The API to disassemble Thumb instructions is as straightforward as the
equivalent function for disassembling ARMv7 instructions. Furthermore, the two
instruction set modes share the same data structure, darm_t, hence it is
easily possible to write generic analysis routines without having to worry
whether you’re analyzing ARMv7 or Thumb.
Currently, the C API looks roughly like the following. (Including the Thumb2
function, for more information on that, read further.)
typedef struct _darm_t { [...] } darm_t; // disassemble an armv7 instruction int darm_armv7_disasm(darm_t *d, uint32_t w); // disassemble a thumb instruction int darm_thumb_disasm(darm_t *d, uint16_t w); // disassemble a thumb2 instruction int darm_thumb2_disasm(darm_t *d, uint16_t w, uint16_t w2);
ARMv7 Improvements and Bug Fixes
ARMv7 has mostly had some bug fixes and a couple of new instructions. Nothing
too spectacular, but it’s still improving as I find bugs and stumble upon new
instructions.
Coming up: Thumb2 support
Currently I’m working on getting support for the Thumb2 instruction set as
well. As the Thumb instruction set is fairly limited with regards to the
instruction that it can handle, as it’s only 16 bits in size, rather than 32
bits, there’s also the Thumb2 extension. Thumb2 features almost all (except
for maybe a handful of instructions) of the instructions which are also
available in the ARMv7 instruction set, hence allowing the optimized Thumb
instructions to be mixed with Thumb2 instructions, which are, as ARMv7, 32
bits in size.
Having said that, if there are requests for instructions which you’d like to
see sooner rather than later, please do contact me. At first I aim to support,
let’s say, 90% of the binaries while keeping the amount of implemented
instructions to a “minimum.” That is, I’ll focus on the most used Thumb2
instructions at first, and go for the complete instruction set later.
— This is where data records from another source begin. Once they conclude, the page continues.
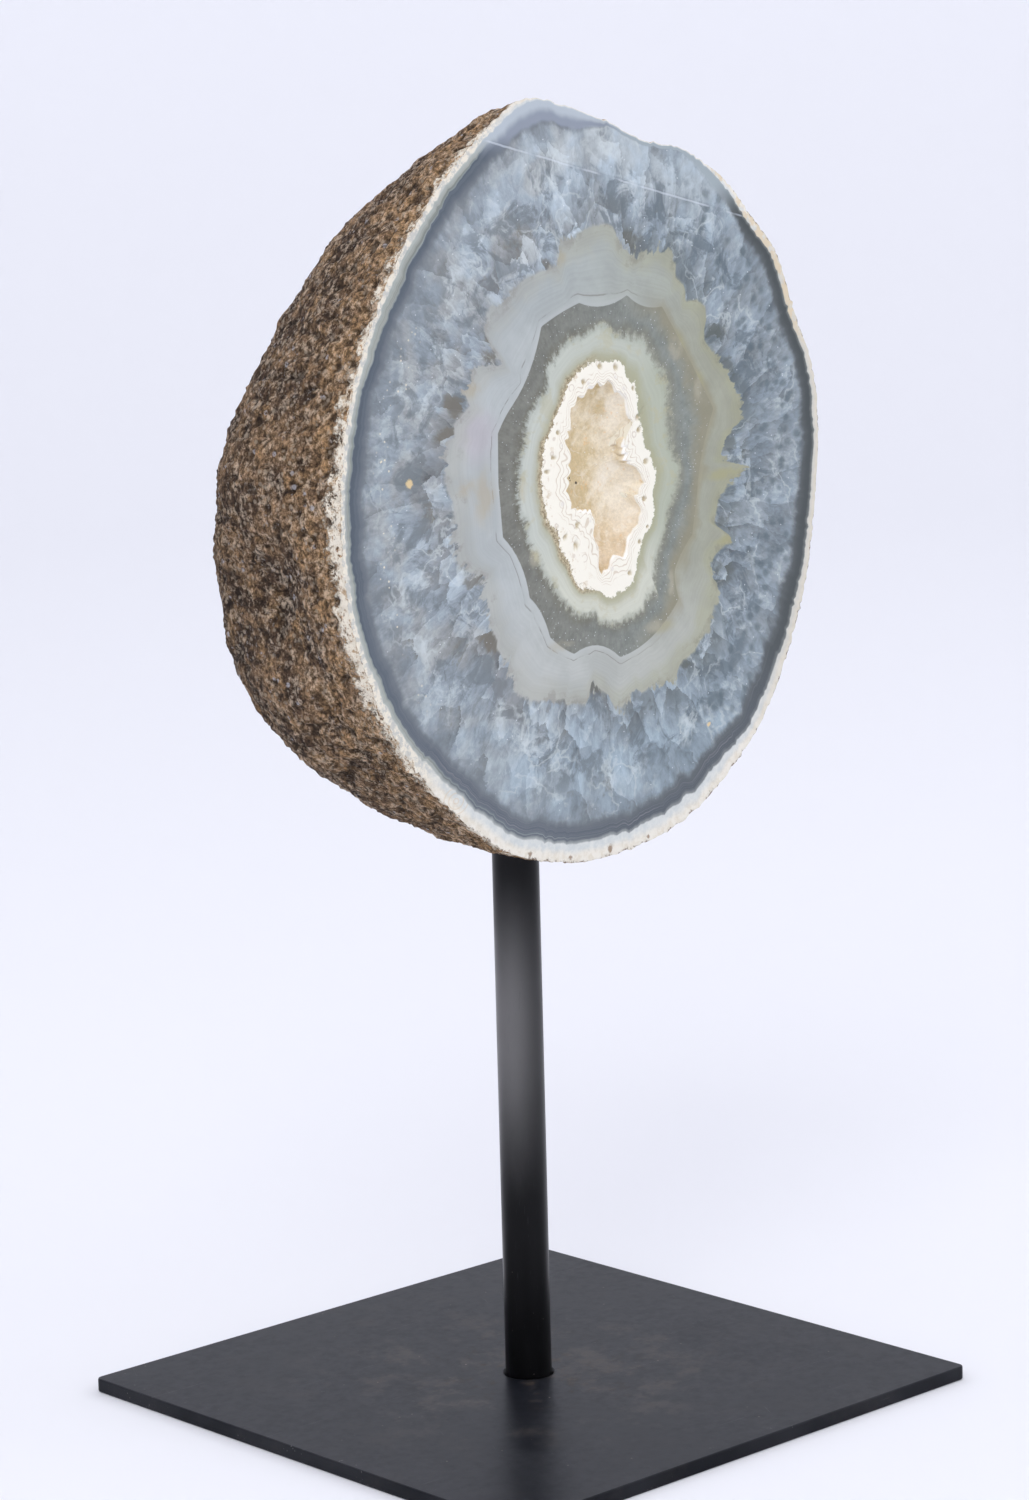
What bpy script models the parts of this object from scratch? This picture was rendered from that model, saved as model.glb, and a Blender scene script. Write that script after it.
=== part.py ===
"""Half of an agate nodule, cut and polished, on a black iron stand.

Metres, +Z up. The origin is the middle of the stand plate's underside, and the
polished face looks along -Y.
"""
import bpy
import bmesh
from bisect import bisect_right
from math import atan2, cos, exp, hypot, pi, radians, sin, sqrt
from random import Random

from mathutils import Matrix, Vector, noise

MM = 0.001
MERGE_DISTANCE = 0.00002
CONTACT_GAP = 0.3 * MM
OVERCUT = 5 * MM

PLATE_SIDE = 200 * MM
PLATE_THICKNESS = 4.5 * MM
PLATE_CORNER_RADIUS = 2.5 * MM
PLATE_EDGE_BEVEL = 0.5 * MM

POST_RADIUS = 7.5 * MM
POST_SIDES = 48
POST_END_BEVEL = 0.6 * MM
FOOT_RECESS_DEPTH = 3 * MM
FOOT_RECESS_CHAMFER = 0.7 * MM

# The half nodule: its face plane, its depth behind that plane at the middle, and
# the exponent that makes its back fuller than an ellipsoid's.
FACE_Y = -39 * MM
STONE_MIDDLE_HEIGHT = 297 * MM
STONE_DEPTH = 103 * MM
STONE_FULLNESS = 2.27
STONE_SEGMENTS = 88
STONE_RINGS = 44
SOCKET_TOP = 205 * MM

# The cut face's edge in millimetres, X and then height, anticlockwise from the right.
FACE_OUTLINE = [
    (101.5, 304), (99, 325), (91, 343), (83, 362), (72, 374), (60, 386.5), (43, 396),
    (25, 399.5), (8, 406.5), (-20, 413.5), (-35, 408.5), (-55, 394), (-75, 372), (-92, 342),
    (-100, 316), (-102, 285), (-97, 256), (-84, 228), (-65, 206), (-40, 187.5), (-15, 180.2),
    (5, 179.5), (30, 183.5), (50, 193), (70, 209.5), (84, 230), (95, 257), (99.5, 282),
]

# The broad swells and hollows of the back. Each has its turn round the face's axis
# and its dip behind the face in degrees, its spread in degrees, and its height as a
# share of the stone's radius.
BACK_SWELLS = [
    (85, 15, 30, -0.109), (180, 30, 26, 0.111), (212, 35, 26, 0.098), (240, 40, 28, 0.083),
    (265, 20, 26, 0.025), (285, 35, 32, -0.109), (196, 20, 12, -0.12), (190, 70, 40, -0.12),
    (5, 32, 30, 0.06), (40, 38, 26, 0.05), (330, 34, 28, 0.055),
]
SWELL_ONSET = 0.35
RIND_LUMP_HEIGHT = 1.3 * MM
RIND_LUMP_SIZE = 13 * MM
RIND_KNOB_SIZE = RIND_LUMP_SIZE / 2.3
RIND_KNOB_SHARE = 0.5

# The chip at the top: a second flat, a few degrees off the face, that starts at a
# sloping line across it.
CHIP_LINE = ((-42 * MM, 402 * MM), (45 * MM, 380 * MM))
CHIP_TILT = 4.5

# The crystal hollow's mouth in millimetres, X and then height, anticlockwise from
# the right.
HOLLOW_MOUTH = [
    (22.3, 294.5), (19, 300), (15.3, 305.5), (17.8, 313), (15.6, 320.5), (9.5, 326.6), (1.5, 326.6),
    (-5, 323), (-8.5, 318.5), (-10.8, 311), (-9.6, 304), (-10.4, 297), (-9.3, 291), (-3.5, 287.6),
    (0.4, 281.5), (1.4, 275), (3, 269), (8.3, 271), (14, 273), (19.6, 281.5), (19.6, 288.5),
]
HOLLOW_MIDDLE = (6 * MM, 299 * MM)
HOLLOW_DEPTH = 8 * MM
HOLLOW_WALL_SHAPE = 0.55
HOLLOW_SEGMENTS = 56
HOLLOW_RINGS = 20
HOLLOW_LIP = 0.6 * MM
MOUTH_WALL = 0.6 * MM
CRUST_THICKNESS = 1.4 * MM
CRUST_LUMPS = 70
CRUST_LUMP_RADIUS = (2.2 * MM, 4.2 * MM)
CRUST_LUMP_RISE = 0.38
CRUST_LUMP_ONSET = 0.4
CRUST_LUMP_LOWEST_DIP = 0.25
CRUST_SEED = 4


def make_collection(name):
    collection = bpy.data.collections.new(name)
    bpy.context.scene.collection.children.link(collection)
    return collection


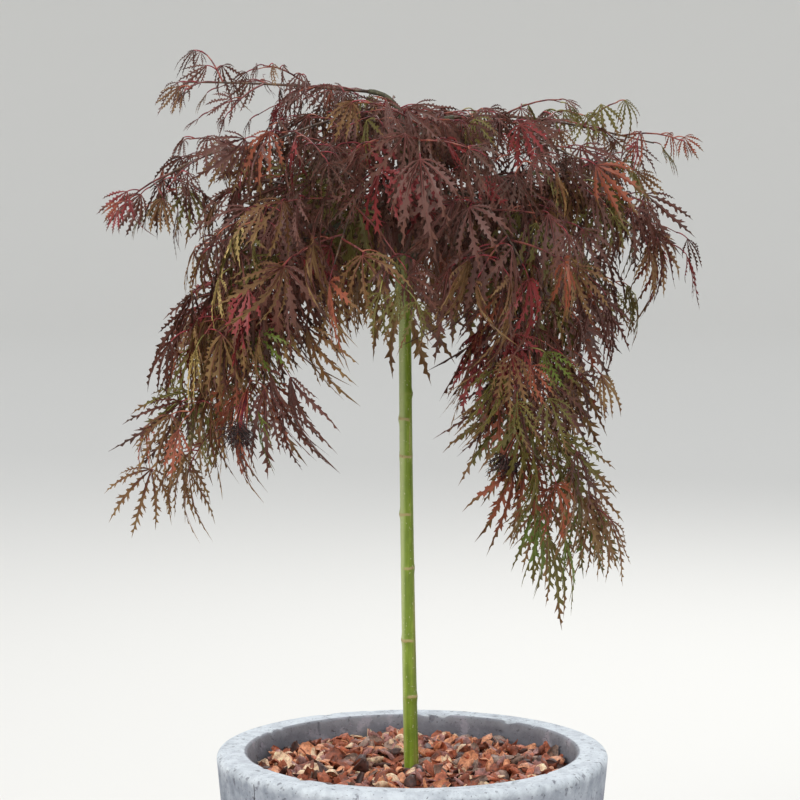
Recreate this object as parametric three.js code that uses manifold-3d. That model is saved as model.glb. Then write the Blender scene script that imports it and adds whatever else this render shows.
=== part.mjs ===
/**
 * A weeping laceleaf maple, grown as a small standard in a round stone-look pot.
 *
 * Millimetres, +Z up. The origin is the middle of the pot's flat underside. +X is to the
 * plant's right seen from its front, and +Y goes away to its back.
 *
 * A slim green stem stands on the potting soil, under a mulch of cocoa shells, and ends in
 * the graft that carries the crown. Seven main limbs arch out of the graft, and the other
 * limbs fork from them. Each limb ends at the crest of its arch, where a mass of foliage
 * takes over: a drooping shoot with pairs of twigs, and hanging five-lobed leaves on them.
 */
import * as THREE from "three";
import { mergeVertices } from "three/addons/utils/BufferGeometryUtils.js";
import Module from "manifold-3d";

const wasm = await Module();
wasm.setup();

// ---------------------------------------------------------------- driving dimensions

const GAP = 0.3; // clear space between neighbouring solids
const CLEAR = 0.5; // clear space round leaves and twigs
const SEED = 1; // another number grows another plant of the same form
const WELD = 1e-3; // corners nearer than this are one corner
const EVEN_OUT = 0.02; // details smaller than this are evened out where solids are fused
const TRACE_STEPS = 10; // straight pieces that stand for a shoot in the tests of space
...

Difference between ARMv7 and Thumb/Thumb2
A small explanation on ARMv7 vs Thumb/Thumb2.
When executing ARM instructions, the instruction will be executed as ARMv7
instruction whenever the address is 4-byte aligned, and executed as either
Thumb or Thumb2 instruction, depending on its encoding, when the lowest
significant bit is set. That is, when the address is not 4-byte aligned, but
instead either addr+1 or addr+3 (with addr being a 4-byte aligned pointer),
then the instruction is decoded as being either Thumb or Thumb2.
The instruction is either decoded as Thumb or Thumb2 depending on a couple of
the most significant bits. When decoded as Thumb, one 16 bit word is fetched
and executed. When decoded as Thumb2, a second 16 bit word is fetched and the
instruction is decoded as if it were a 32 bit word.
At the following lines of code we can see the comparison of the
upper 5 bits of the first 16 bit word. When the upper five bits equal either
b11101 (binary 11101, or 29 in decimal), b11110, or b11111, then it is a
Thumb2 instruction. Otherwise it’s a Thumb instruction.
Also note that at the moment there are two seperate functions to disassemble
Thumb and Thumb2 instructions, but don’t worry, in the future there’ll be a
nice wrapper around them